The Board’s application of its holding prospectively makes a great deal of sense both from a pragmatic and a legal perspective.  Pragmatically, it prevents a landslide of objections long after the parties have proceeded through QME panel processes avoiding disrupting both existing resolutions of cases and already resolved matters.  From a legal perspective, it a party has not raised the issue on a timely basis, it makes sense to consider the issue waived.  Traditional legal principles would generally require a party to raise such an issue or consider it waived.

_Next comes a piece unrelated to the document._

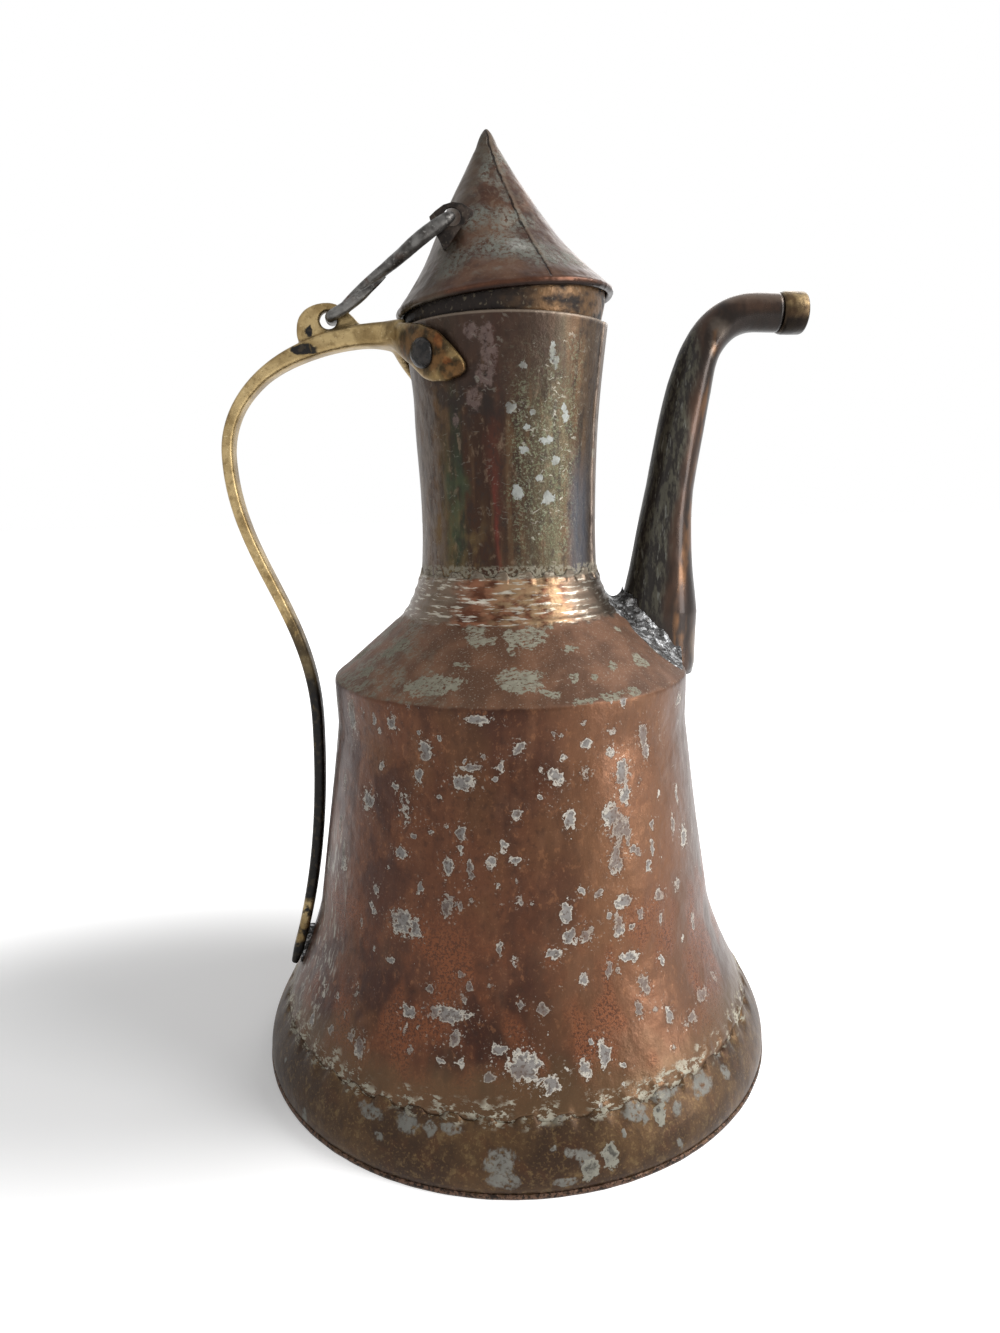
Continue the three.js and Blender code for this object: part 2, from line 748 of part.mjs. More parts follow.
function eyeShape() {
  const corners = [[-7.4, 1.2], [-2.4, 3.7], [0, 4.3], [2.6, 3.4], [6, 0], [6, -8], [-2.5, -9.2], [-4.4, -8.6], [-7, -3]];
  const shape = new THREE.Shape(corners.map(([x, z]) => new THREE.Vector2(x - eyeInset, z + eyeUp)));
  shape.holes.push(new THREE.Path().absarc(-eyeInset, eyeUp, eyeHoleRadius, 0, 2 * halfTurn));
  return shape;
}

function tongue(growth) {
  const bottom = tongueTop - tongueHeight - growth;
  return box([-eyeInset + eyeHoleRadius + eyeRim / 2 - growth, -tongueEnd + growth],
    [eyeNear - growth, eyeFar + growth], [bottom, tongueTop + growth]);
}

function eyeSlot() {
  return tongue(clearance);
}

function lidEye() {
  const tab = plate(eyeShape(), [eyeNear, eyeFar]).subtract(filled(coneOutline, clearance, neckSides));
  const foot = box([-tongueEnd - eyeSheet, -tongueEnd], [eyeNear, eyeNear + tongueBend],
    [tongueTop - tongueHeight, tongueTop]);
  return tab.add(tongue(0)).add(foot);
}

// Where the wire crosses the ear and the eye of the lid, as the lid stands at rest.
const rimHeight = lidSeat();

function linkEnds() {
  const [lean, upright] = [Math.sin(radians(lidTilt)), Math.cos(radians(lidTilt))];
  const hang = eyeHoleRadius - wireRadius - wirePlay;
  const eye = new THREE.Vector2(
    -eyeInset * upright - eyeUp * lean,
    rimHeight - eyeInset * lean + eyeUp * upright - hang,
  );
  const hole = new THREE.Vector2(...earHole);
  const pull = eye.clone().sub(hole).setLength(earHoleRadius - wireRadius - wirePlay);
  return { ear: hole.add(pull), eye };
}

function linkRoute() {
  const { ear: start, eye } = linkEnds();
  const along = eye.clone().sub(start);
  const length = along.length();
  along.normalize();
  const legs = earThickness / 2 + wirePlay + wireRadius;
  const half = eyeSheet / 2 + wirePlay + wireRadius;
  const [front, back] = [-eyeOffset - half, -eyeOffset + half];
  const bend = steps(-halfTurn / 2, halfTurn / 2, 6).map((angle) => [
    length - half * (1 - Math.cos(angle)), 0, half * Math.sin(angle) - eyeOffset,
  ]);
  const route = [
    [lowerHookLength, -1.4, -legs - 3.6],
    [lowerHookLength * 0.55, -1.2, -legs - 1.4],
    [5, -0.7, -legs - 0.2],
    [2.2, -0.2, -legs],
    [0.5, 0, -legs + 0.6],
    [0, 0, -legs + 2],
    [0, 0, legs - 2],
    [0.5, 0.1, legs - 0.6],
    [2.2, 0.3, legs],
    [6, 1, legs - 0.1],
    [12, 1.9, 2.8],
    [18, 2.2, -0.4],
    [24, 1.5, -4.4],
    [30, 0.6, -9.4],
    [length - 15, 0.3, front + 3.6],
    [length - 9.5, 0.1, front + 0.4],
    ...bend,
    [length - 8, -1.2, back + 0.6],
    [length - upperHookLength, -1.9, back + 1.2],
  ];
  return route.map(([u, v, y]) => new THREE.Vector3(
    start.x + along.x * u - along.y * v, y, start.y + along.y * u + along.x * v,
  ));
}

function lidLink() {
  const route = new THREE.CatmullRomCurve3(linkRoute(), false, "centripetal");
  const round = new THREE.Shape().absarc(0, 0, wireRadius, 0, 2 * halfTurn);
  const drawn = { steps: wireSteps, extrudePath: route, curveSegments: wireSides / 2 };
  return solid(new THREE.ExtrudeGeometry(round, drawn));
}

function lid() {
  const whole = new THREE.Group();
  whole.add(piece("lid_cone", lidCone(), darkCopper));
  whole.add(piece("lid_collar", lidCollar(), darkCopper));
  whole.add(piece("lid_eye", lidEye(), darkCopper));
  whole.rotation.y = -radians(lidTilt);
  whole.position.z = rimHeight;
  return whole;
}

const ewer = new THREE.Group();
ewer.add(piece("base_plate", basePlate(), oliveCopper));
ewer.add(piece("foot_band", footBand(), oliveCopper));
ewer.add(piece("body_shell", bodyShell(), copper));
ewer.add(piece("neck_tube", neckTube(), darkCopper));
ewer.add(piece("spout", spout(), darkCopper));
ewer.add(piece("spout_ferrule", spoutFerrule(), brass));
ewer.add(piece("spout_solder", spoutSolder(), greySolder));
ewer.add(piece("handle", handle(), brass));
ewer.add(piece("handle_solder", handleSolder(), greySolder));
ewer.add(piece("neck_rivet_front", neckRivet(1), iron));
ewer.add(piece("neck_rivet_back", neckRivet(-1), iron));
ewer.add(piece("lid_link", lidLink(), iron));
ewer.add(lid());

export default ewer;
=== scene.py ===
# %% [markdown]
# # A copper ewer with a link-hung lid
# The ewer is sheet copper that was rolled, beaten and joined by toothed seams. A cast brass handle is
# riveted to its neck and soldered to its flank, and a hollow conical lid hangs from the handle on a bent
# iron wire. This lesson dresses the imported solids: it builds each piece again as a fine mesh in the same
# place, gives each a worn metal finish, and sets up a plain studio. All sizes are in millimetres until a
# mesh is made.

# %% The frame
import json
import math

import bmesh
import bpy
import numpy as np
from mathutils import Matrix, Quaternion, Vector

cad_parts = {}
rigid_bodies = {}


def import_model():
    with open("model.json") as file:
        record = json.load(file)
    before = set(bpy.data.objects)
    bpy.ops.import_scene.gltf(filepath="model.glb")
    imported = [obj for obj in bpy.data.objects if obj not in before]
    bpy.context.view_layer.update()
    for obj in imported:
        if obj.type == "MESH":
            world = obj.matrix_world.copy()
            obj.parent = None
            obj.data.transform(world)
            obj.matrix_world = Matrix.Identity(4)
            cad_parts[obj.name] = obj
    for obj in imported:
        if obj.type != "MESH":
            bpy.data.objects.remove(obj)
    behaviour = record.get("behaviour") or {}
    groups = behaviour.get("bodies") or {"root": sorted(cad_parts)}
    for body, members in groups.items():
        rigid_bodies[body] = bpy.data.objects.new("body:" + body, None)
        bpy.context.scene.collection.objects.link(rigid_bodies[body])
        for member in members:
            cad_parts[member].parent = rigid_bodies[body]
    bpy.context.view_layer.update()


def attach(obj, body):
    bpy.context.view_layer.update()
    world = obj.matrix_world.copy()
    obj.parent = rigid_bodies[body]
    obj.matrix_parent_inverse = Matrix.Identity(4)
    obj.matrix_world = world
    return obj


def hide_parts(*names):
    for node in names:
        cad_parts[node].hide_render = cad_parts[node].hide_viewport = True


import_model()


# %% [markdown]
# ## The camera
# The photograph looks down about 11 degrees at the ewer from a third of a metre, with a wide lens. The
# camera stands where the ellipses of the mouth, shoulder and foot put it, and the spout leans 7 degrees
# away from it. A shift of the lens, not a turn of the camera, puts the middle of the picture a little to
# the side.

# %% The camera
MM = 0.001
FRAME_W, FRAME_H = 1000, 1333.0
FOCAL_PX, CENTRE_X = 870.3, 510.6
turn, pitch, roll = math.radians(6.64), math.radians(11.32), math.radians(0.98)
distance, height = 312.4, 203.3


def new_object(name, data):
    """An object in the scene that shows a mesh, a curve, a lamp or a lens."""
    made = bpy.data.objects.new(name, data)
    bpy.context.scene.collection.objects.link(made)
    return made


lens = bpy.data.cameras.new("lens")
lens.sensor_fit = "VERTICAL"
lens.sensor_height = 36.0
lens.lens = FOCAL_PX / FRAME_H * lens.sensor_height
lens.shift_x = (FRAME_W / 2 - CENTRE_X) / FRAME_H
lens.clip_start = 0.01
camera = new_object("camera", lens)
forward = Vector((math.sin(turn) * math.cos(pitch), math.cos(turn) * math.cos(pitch), -math.sin(pitch)))
right = forward.cross(Vector((0, 0, 1))).normalized()
up = right.cross(forward)
up.rotate(Quaternion(forward, roll))
right.rotate(Quaternion(forward, roll))
camera.matrix_world = Matrix((right, up, -forward)).transposed().to_4x4()
camera.location = (-distance * math.sin(turn) * MM, -distance * math.cos(turn) * MM, height * MM)
bpy.context.scene.camera = camera
print("lens", round(lens.lens, 2), "mm")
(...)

With this decision (still appealable by either side so possibly subject to modification at a higher level) the rules on completion of the QME process are clarified considerably. (see my Eblast of the original decision for those rules).
The DWC issued a memorandum to deal with requests for QME panels in cases where there had been prior panels in an attempt to provide some order to this process.  The W.C.A.B.’s decision in this matter, to the extent it conflicts with the DWC memorandum, effectively supersedes the DWC memorandum at least as far as which reports are going to be admissible before the W.C.A.B.  There may be panels which would issue under the DWC process that end up not being admissible before the W.C.A.B. so care should be taken to make certain the concepts expressed by the W.C.A.B. in its decision are recognized when appearing before the W.C.A.B.
The W.C.A.B. declined to specifically address what was required to have raised the issue of timeliness of a QME panel prior to 9/26/11 but presumably the objection would have to have been in writing and well prior to the actual QME evaluation.  There is no time frame given in the DWC regulations for objecting to a QME panel or the QME process but anything outside of 30 days is almost certainly going to be considered untimely and less than 15 days would most likely be unquestionably timely.  Between those dates may be a gray area but I would expect most objections within that time frame to be adequate to have raised the issue.  It is also important to keep in mind the objection has to be specifically on the timeliness issue and not on some other aspect of the process.  The W.C.A.B. decision does not allow for bootstrapping of objections on a different basis into this a timeliness issue also.